| Exercise |
Look below for the line containing "for name, shape"; from there through the line containing "obj.data = obj.data.copy()", both lines included, please set down each line exactly and nothing else.

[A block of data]
○ ○ ○ ○ ○

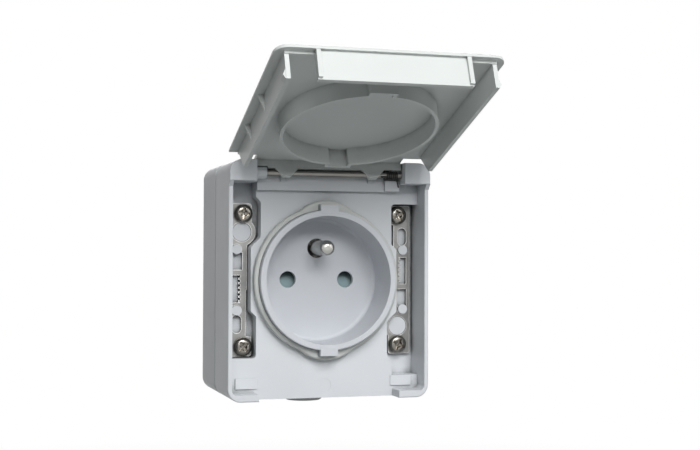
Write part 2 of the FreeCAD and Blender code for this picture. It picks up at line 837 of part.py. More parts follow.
def base_cover():
    """Insulating plate that closes the contact chambers from behind."""
    return slab(cover_gap - cover_half_width, cover_half_width - cover_gap, y_base_back - cover_thick,
                y_base_back, cover_bottom + cover_gap, cover_top - cover_gap)


def mechanism_screws():
    """Two screws through the base's ears into the front frame's bosses."""
    screws = []
    y0 = y_insert_back + ear_thick
    for sz in (-1, 1):
        z = sz * boss_z
        head = bar_y(0, z, base_screw_head, y0, y0 + base_screw_head_height)
        head = head.makeFillet(base_screw_head_round, edges_at(head, y0 + base_screw_head_height))
        shank = bar_y(0, z, base_screw_radius, y0 - base_screw_length, y0)
        slot = slab(-base_screw_head, base_screw_head, y0 + base_screw_head_height - driver_slot_depth,
                    y0 + base_screw_head_height, z - driver_slot_half, z + driver_slot_half)
        screws.append(fuse(head, shank).cut(slot))
    return Part.makeCompound(screws)


def earth_pin():
    """Turned pin: round nose, working length, stem with a collar, and a riveted tail."""
    y_tip = y_well - pin_length
    nose = bar_y(0, earth_offset, pin_radius, y_tip, y_well)
    nose = nose.makeFillet(pin_tip_round, edges_at(nose, y_tip))
    stem = bar_y(0, earth_offset, pin_stem_radius, y_well, y_terminal)
    collar = bar_y(0, earth_offset, pin_collar_radius, y_insert_back, y_insert_back + pin_collar_thick)
    tail = bar_y(0, earth_offset, rivet_radius, y_terminal, y_terminal + tail_thick)
    head = bar_y(0, earth_offset, rivet_head_radius, y_terminal + tail_thick,
                 y_terminal + tail_thick + rivet_head_height)
    return fuse(nose, stem, collar, tail, head)


def earth_strap():
    """Brass strip from the earth pin's tail to its terminal."""
    y1 = y_terminal + tail_thick
    body = slab(-tail_half_width - strap_side, tail_half_width + strap_side, y_terminal, y1,
                earth_offset - tail_end + tail_gap, earth_terminal_z + tail_end)
    hole = bar_y(0, earth_offset, rivet_radius, y_terminal, y1)
    thread = bar_y(0, earth_terminal_z, terminal_screw_radius + thread_gap, y_terminal, y1)
    return body.cut(Part.makeCompound([hole, thread]))


def live_contact(side):
    """Sprung brass sleeve, slit four ways, with a flat tail down to its terminal."""
    x = side * live_x
    y0 = y_terminal - contact_length
    y1 = y_terminal + tail_thick
    sleeve = bar_y(x, 0, contact_outer, y0, y1)
    tail = slab(x - tail_half_width, x + tail_half_width, y_terminal, y1, -terminal_drop - tail_end, 0)
    body = fuse(sleeve, tail)
    slit = contact_slit / 2
    cuts = [bar_y(x, 0, contact_inner, y0, y_terminal)]
    cuts.append(slab(x - contact_outer, x + contact_outer, y0, y_terminal - slit_end, -slit, slit))
    cuts.append(slab(x - slit, x + slit, y0, y_terminal - slit_end, -contact_outer, contact_outer))
    cuts.append(bar_y(x, -terminal_drop, terminal_screw_radius + thread_gap, y_terminal, y1))
    return body.cut(Part.makeCompound(cuts))


def terminal_plates():
    """Three square plates that clamp the wires onto the tails."""
    plates = []
    y0 = y_terminal + tail_thick + wire_gap
    for x, z in terminal_places():
        plate = slab(x - clamp_half, x + clamp_half, y0, y0 + clamp_thick, z - clamp_half, z + clamp_half)
        plates.append(plate.cut(bar_y(x, z, terminal_screw_radius + thread_gap, y0, y0 + clamp_thick)))
    return Part.makeCompound(plates)


def terminal_screws():
    """Three slotted screws that press the plates down."""
    screws = []
    y0 = y_terminal + tail_thick + wire_gap + clamp_thick
    for x, z in terminal_places():
        head = bar_y(x, z, terminal_head_radius, y0, y0 + terminal_head_height)
        shank = bar_y(x, z, terminal_screw_radius, y0 - terminal_screw_length, y0)
        y1 = y0 + terminal_head_height
        slot = slab(x - terminal_head_radius, x + terminal_head_radius, y1 - driver_slot_depth, y1,
                    z - driver_slot_half, z + driver_slot_half)
        screws.append(fuse(head, shank).cut(slot))
    return Part.makeCompound(screws)


def lid_plate():
    """The lid's plate: thinner outside the skirts, with shoulders and a tongue over the hinge."""
    tongue = block_inner - lid_tongue_gap
    plate = slab(-lid_half_width, lid_half_width, y_lid_front, y_lid_step, -lid_free_end, lid_shoulder)
    plate = fuse(plate, slab(-tongue, tongue, y_lid_front, y_lid_step, 0, lid_tongue_end))
    plate = round_upright(plate, lid_corner, lambda x, z: z < 0)
    plate = plate.makeFillet(lid_edge, edges_at(plate, y_lid_front))
    middle = slab(-skirt_outer, skirt_outer, y_lid_step, y_lid, lid_step_width - lid_free_end, lid_shoulder)
    return [plate, middle, slab(-tongue, tongue, y_lid_step, y_lid, 0, lid_tongue_end)]


def lid_skirts():
    """Side skirts that close inside the rim, with their gussets and snap nubs."""
    pieces = []
    low = y_lid + skirt_depth
    profile = [(y_lid, -skirt_start), (low, -skirt_start), (low, skirt_tip), (y_lid, skirt_root)]
    for side in (-1, 1):
        outer = side * skirt_outer
        pieces.append(run_x(profile, *sorted((side * (skirt_outer - skirt_wall), outer))))
        tip = outer + side * gusset_reach
        fin = [(outer, y_lid_step), (tip, y_lid_step), (outer, y_lid + gusset_height)]
        for z in (gusset_first, gusset_second):
            pieces.append(run_z(fin, z - gusset_width / 2, z + gusset_width / 2))
        nub_tip = outer + side * nub_reach
        nub = [(outer, low - nub_height), (nub_tip, low - nub_height * nub_slope), (outer, low)]
        nub_z = nub_inset - skirt_start
        pieces.append(run_z(nub, nub_z, nub_z + nub_length))
    return pieces


def lid_panel():
    """Front panel that fills the gap at the foot of the frame, with a fin at each end."""
    face = -lid_free_end + panel_set_back
    panel_half_width = foot_gap_half - panel_side_gap
    panel = slab(-panel_half_width, panel_half_width, y_lid_step, y_lid + panel_depth, face,
                 face + panel_wall)
    fins = []
    for side in (-1, 1):
        x0, x1 = sorted((side * panel_half_width, side * (panel_half_width - fin_width)))
        fins.append(slab(x0, x1, y_lid_step, y_lid + fin_depth, -lid_free_end + fin_set_back, face))
    return [panel, *fins]


def lid_circular_wall():
    """Wall that closes round the socket ring, with a channel for each key."""
    end = y_face - seal_stand - wall_ring_gap
    outer = keyed_disc(wall_ring_radius, wall_key_half, wall_key_reach, y_lid, end)
    bore = wall_ring_radius - wall_ring_wall
    inner = keyed_disc(bore, wall_key_half - wall_ring_wall, wall_key_reach - wall_ring_wall, y_lid, end)
    return outer.cut(inner)


def lid_hinge():
    """Rib between the blocks with two tapered lugs round the rod."""
    tongue = block_inner - lid_tongue_gap
    z0 = hinge_z - rib_thick
    edge = y_hinge - rod_radius - rib_rod_gap
    pieces = [slab(-tongue, tongue, y_lid, edge, z0, hinge_z)]
    for side in (-1, 1):
        x = side * lug_offset
        lug = [(x - lug_root_half, edge), (x - lug_tip_half, y_hinge + lug_eye_radius),
               (x + lug_tip_half, y_hinge + lug_eye_radius), (x + lug_root_half, edge)]
        pieces.append(run_z(lug, z0, hinge_z))
        pieces.append(bar_x(y_hinge, hinge_z, lug_eye_radius, x - lug_tip_half, x + lug_tip_half))
    return pieces


def lid():
    """The whole lid, made closed and then swung open about the hinge rod."""
    body = fuse(*lid_plate(), *lid_skirts(), *lid_panel(), lid_circular_wall(), *lid_hinge())
    knuckle_end = knuckle_length - block_inner + knuckle_clear
    coil_room = coil_radius + coil_wire + coil_clear
    cuts = [bar_x(y_hinge, hinge_z, rod_radius + rod_lid_gap, -block_inner, block_inner)]
    cuts.append(bar_x(y_hinge, hinge_z, knuckle_radius + knuckle_clear, -block_inner, knuckle_end))
    cuts.append(bar_x(y_hinge, hinge_z, coil_room, coil_start - lid_leg_length - coil_clear, block_inner))
    body = body.cut(Part.makeCompound(cuts))
    body.rotate(vec(0, y_hinge, hinge_z), vec(1, 0, 0), -open_angle)
    return body


def hinge_rod():
    """Steel rod through the blocks, the knuckle and the lid's lugs."""
    rod = bar_x(y_hinge, hinge_z, rod_radius, -rod_half_length, rod_half_length)
    return rod.makeChamfer(rod_chamfer, rod.Edges[0:1] + rod.Edges[2:3])


def hinge_spring():
    """Torsion spring round the rod's right end. One leg lies under a lid lug, the other on the seat."""
    body = coil(coil_radius, coil_wire, coil_turns, coil_length)
    body.rotate(vec(0, 0, 0), vec(0, 1, 0), 90)
    body.translate(vec(coil_start, y_hinge, hinge_z))
    end = coil_start + coil_length
    bottom = hinge_z - coil_radius
    y_leg = y_ledge - seat_stand - coil_wire
    lid_leg = wire_run([vec(coil_start, y_hinge, bottom), vec(coil_start - lid_leg_length, y_hinge, bottom)],
                       coil_wire)
    seat_leg = wire_run([vec(end, y_hinge, bottom), vec(end + seat_leg_side / 2, y_leg, bottom - coil_wire),
                         vec(end + seat_leg_side, y_leg, bottom - seat_leg_length)], coil_wire)
    return body.multiFuse([*lid_leg, *seat_leg])


pieces = {
    "back_box": back_box(),
    "box_gasket": box_gasket(),
    "cable_grommet": cable_grommet(),
    "wall_seals": wall_seals(),
    "front_frame": front_frame(),
    "ring_seal": ring_seal(),
    "support_strip_left": support_strip(),
    "support_strip_right": half_turn(support_strip()),
    "frame_screws": frame_screws(),
    "socket_insert": socket_insert(),
    "shutter": shutter(),
    "shutter_spring": shutter_spring(),
    "mechanism_base": mechanism_base(),
    "base_cover": base_cover(),
    "mechanism_screws": mechanism_screws(),
    "earth_pin": earth_pin(),
    "earth_strap": earth_strap(),
    "live_contact_left": live_contact(-1),
    "live_contact_right": live_contact(1),
    "terminal_plates": terminal_plates(),
    "terminal_screws": terminal_screws(),
    "lid": lid(),
    "hinge_rod": hinge_rod(),
    "hinge_spring": hinge_spring(),
}
for name, shape in pieces.items():
    shape.exportStep("parts/" + name + ".step")
    print(name, len(shape.Solids), round(shape.Volume, 1), shape.isValid())
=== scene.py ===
import bpy
import json
import math
from mathutils import Matrix, Vector


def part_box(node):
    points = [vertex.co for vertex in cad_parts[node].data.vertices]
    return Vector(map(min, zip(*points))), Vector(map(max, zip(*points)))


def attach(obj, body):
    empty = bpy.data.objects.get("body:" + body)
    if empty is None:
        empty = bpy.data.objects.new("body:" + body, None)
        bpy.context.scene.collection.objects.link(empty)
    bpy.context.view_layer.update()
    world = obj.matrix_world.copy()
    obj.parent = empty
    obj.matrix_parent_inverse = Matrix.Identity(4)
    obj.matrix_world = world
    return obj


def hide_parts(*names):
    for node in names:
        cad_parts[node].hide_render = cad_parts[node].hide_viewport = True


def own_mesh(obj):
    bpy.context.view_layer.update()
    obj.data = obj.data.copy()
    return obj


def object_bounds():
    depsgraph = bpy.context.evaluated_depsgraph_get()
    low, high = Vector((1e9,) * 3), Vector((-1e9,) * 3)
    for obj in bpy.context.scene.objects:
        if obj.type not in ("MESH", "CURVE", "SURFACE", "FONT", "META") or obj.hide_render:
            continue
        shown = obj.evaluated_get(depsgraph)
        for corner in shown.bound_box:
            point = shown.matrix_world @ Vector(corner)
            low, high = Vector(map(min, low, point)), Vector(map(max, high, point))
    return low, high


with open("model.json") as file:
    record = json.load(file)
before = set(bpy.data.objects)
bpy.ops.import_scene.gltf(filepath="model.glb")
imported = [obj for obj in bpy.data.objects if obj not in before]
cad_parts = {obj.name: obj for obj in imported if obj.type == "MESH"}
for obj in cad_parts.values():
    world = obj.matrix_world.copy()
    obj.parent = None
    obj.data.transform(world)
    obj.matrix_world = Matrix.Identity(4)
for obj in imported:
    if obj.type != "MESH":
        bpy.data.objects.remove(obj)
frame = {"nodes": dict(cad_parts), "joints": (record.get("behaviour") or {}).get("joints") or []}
cad_box = [list(corner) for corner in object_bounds()]
nodes = frame["nodes"]

# Camera
# The photograph was taken from the left of the socket and level with it, close enough for a strong
# perspective. The camera's place, turn and focal length were fitted to its points and edges.
image_width = 700
sensor_width = 36.0
focal_pixels = 1242.8
view_azimuth = math.radians(16.713)
view_elevation = math.radians(1.459)
view_roll = math.radians(0.167)
camera_place = Vector((-0.1042, -0.4137, 0.0073))

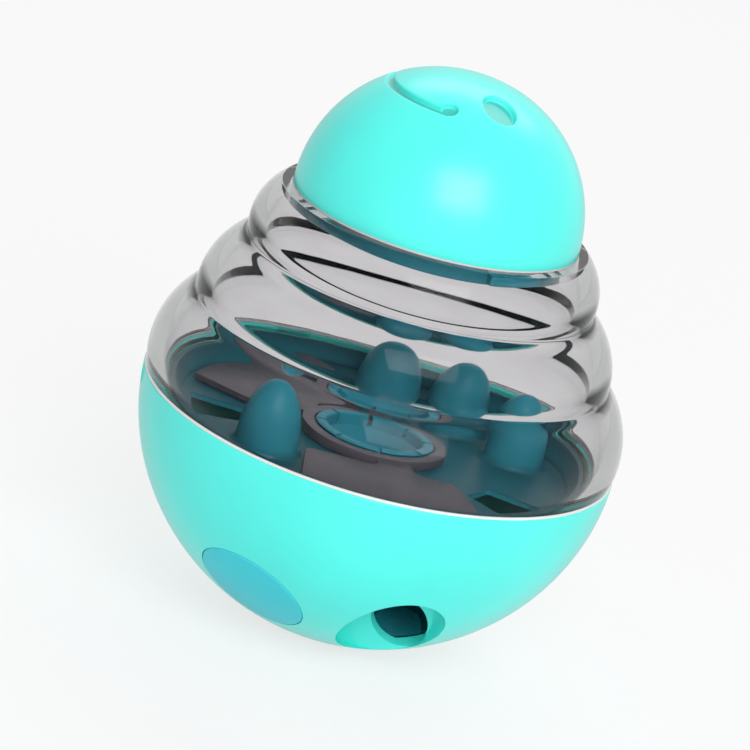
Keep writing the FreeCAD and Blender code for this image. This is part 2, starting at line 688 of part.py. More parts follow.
def make_cap_neck():
    """Closing disc of the cap, with the neck and its three lugs under it."""
    disc_r = CAP_R - CAP_WALL - DISC_GAP
    z1 = CAP_RIM + CAP_DISC
    low = SHOULDER - CAP_NECK_LONG
    inside = CAP_NECK_R - CAP_NECK_WALL
    points = [(0, CAP_RIM), (inside, CAP_RIM), (inside, low), (CAP_NECK_R, low), (CAP_NECK_R, CAP_RIM),
              (disc_r, CAP_RIM), (disc_r - DISC_GAP / 2, z1), (0, z1), (0, CAP_RIM)]
    neck = spin(polyline(points))
    lug_low = low + CAP_LUG_RISE
    inside = CAP_NECK_R - CAP_NECK_WALL / 4
    for i in range(CAP_LUGS):
        azimuth = cap_lug_azimuth(i)
        neck = neck.fuse(sector(inside, CAP_LUG_R, lug_low, lug_low + CAP_LUG_THICK, azimuth, CAP_LUG_HALF))
    return neck


def save(name, shape):
    """Write a sub-part and read it back to see that it is whole."""
    if len(shape.Solids) == 1:
        shape = shape.removeSplitter().Solids[0]
    path = "parts/" + name + ".step"
    shape.exportStep(path)
    back = Part.read(path)
    whole = shape.isValid() and back.isValid() and abs(back.Volume - shape.Volume) < 0.01 * shape.Volume
    box = back.BoundBox
    print(name, "whole", whole, "solids", len(back.Solids), "cm3", round(back.Volume / 1000, 2),
          "z", round(box.ZMin, 2), round(box.ZMax, 2))
    if not whole:
        raise RuntimeError(name + " is not a whole solid")


def main():
    os.makedirs("parts", exist_ok=True)
    save("bowl", make_bowl())
    save("weight", make_weight())
    save("weight_cover", make_weight_cover())
    save("weight_screws", make_weight_screws())
    save("outlet_plug", make_plug())
    save("tray", make_tray())
    save("gate_plate", make_gate())
    save("seam_seal", make_seam_seal())
    save("shell", make_shell())
    save("cap_seal", make_cap_seal())
    save("cap_dome", make_cap_dome())
    save("cap_neck", make_cap_neck())


main()
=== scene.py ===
"""Treat ball: looks for a weighted bowl, a clear ribbed hopper and a dome cap.

Metres, +Z up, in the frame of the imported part. Azimuth 0 looks along -Y and grows towards +X.
"""
import bpy
import bmesh
import math
from mathutils import Matrix, Vector
from bpy.props import FloatProperty, FloatVectorProperty, IntProperty, PointerProperty


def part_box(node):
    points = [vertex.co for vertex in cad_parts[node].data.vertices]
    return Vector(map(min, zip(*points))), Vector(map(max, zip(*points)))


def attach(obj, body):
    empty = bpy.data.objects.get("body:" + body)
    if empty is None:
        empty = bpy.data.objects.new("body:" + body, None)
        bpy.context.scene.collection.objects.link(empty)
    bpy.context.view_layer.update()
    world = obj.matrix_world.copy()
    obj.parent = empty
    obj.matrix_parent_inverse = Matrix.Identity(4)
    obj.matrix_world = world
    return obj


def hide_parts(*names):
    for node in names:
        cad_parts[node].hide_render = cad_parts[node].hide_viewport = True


bl_info = {
    "name": "Treat ball",
    "version": (1, 0, 0),
    "blender": (4, 5, 0),
    "location": "3D View > Sidebar > Treat ball",
    "description": "Builds the pieces, materials and studio of a tumbling treat ball",
    "category": "Object",
}

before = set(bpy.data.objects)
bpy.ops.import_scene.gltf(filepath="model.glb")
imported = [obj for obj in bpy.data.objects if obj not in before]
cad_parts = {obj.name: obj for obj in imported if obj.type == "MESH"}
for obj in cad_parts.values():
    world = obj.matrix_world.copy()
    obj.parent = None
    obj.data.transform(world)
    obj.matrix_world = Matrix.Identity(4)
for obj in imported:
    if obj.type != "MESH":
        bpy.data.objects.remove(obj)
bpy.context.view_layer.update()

MM = 0.001
UP = Vector((0, 0, 1))
ROUND_STEPS = 4

# Places read from the frame
SEAM = (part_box("seam_seal")[0].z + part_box("seam_seal")[1].z) / 2
SEAL_HALF = (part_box("seam_seal")[1].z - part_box("seam_seal")[0].z) / 2
SEAM_SEAL_WIDE = 1.7 * MM
CAP_SEAL_WIDE = 1.0 * MM
BOWL_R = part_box("seam_seal")[1].x + 0.1 * MM
CENTRE = UP * SEAM
CAP_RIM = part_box("cap_dome")[0].z
CAP_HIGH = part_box("cap_dome")[1].z - CAP_RIM
CAP_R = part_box("cap_dome")[1].x
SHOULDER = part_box("cap_seal")[0].z
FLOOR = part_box("gate_plate")[0].z - 0.3 * MM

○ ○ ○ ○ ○

| Response below |
for name, shape in pieces.items():
    shape.exportStep("parts/" + name + ".step")
    print(name, len(shape.Solids), round(shape.Volume, 1), shape.isValid())
=== scene.py ===
import bpy
import json
import math
from mathutils import Matrix, Vector


def part_box(node):
    points = [vertex.co for vertex in cad_parts[node].data.vertices]
    return Vector(map(min, zip(*points))), Vector(map(max, zip(*points)))


def attach(obj, body):
    empty = bpy.data.objects.get("body:" + body)
    if empty is None:
        empty = bpy.data.objects.new("body:" + body, None)
        bpy.context.scene.collection.objects.link(empty)
    bpy.context.view_layer.update()
    world = obj.matrix_world.copy()
    obj.parent = empty
    obj.matrix_parent_inverse = Matrix.Identity(4)
    obj.matrix_world = world
    return obj


def hide_parts(*names):
    for node in names:
        cad_parts[node].hide_render = cad_parts[node].hide_viewport = True


def own_mesh(obj):
    bpy.context.view_layer.update()
    obj.data = obj.data.copy()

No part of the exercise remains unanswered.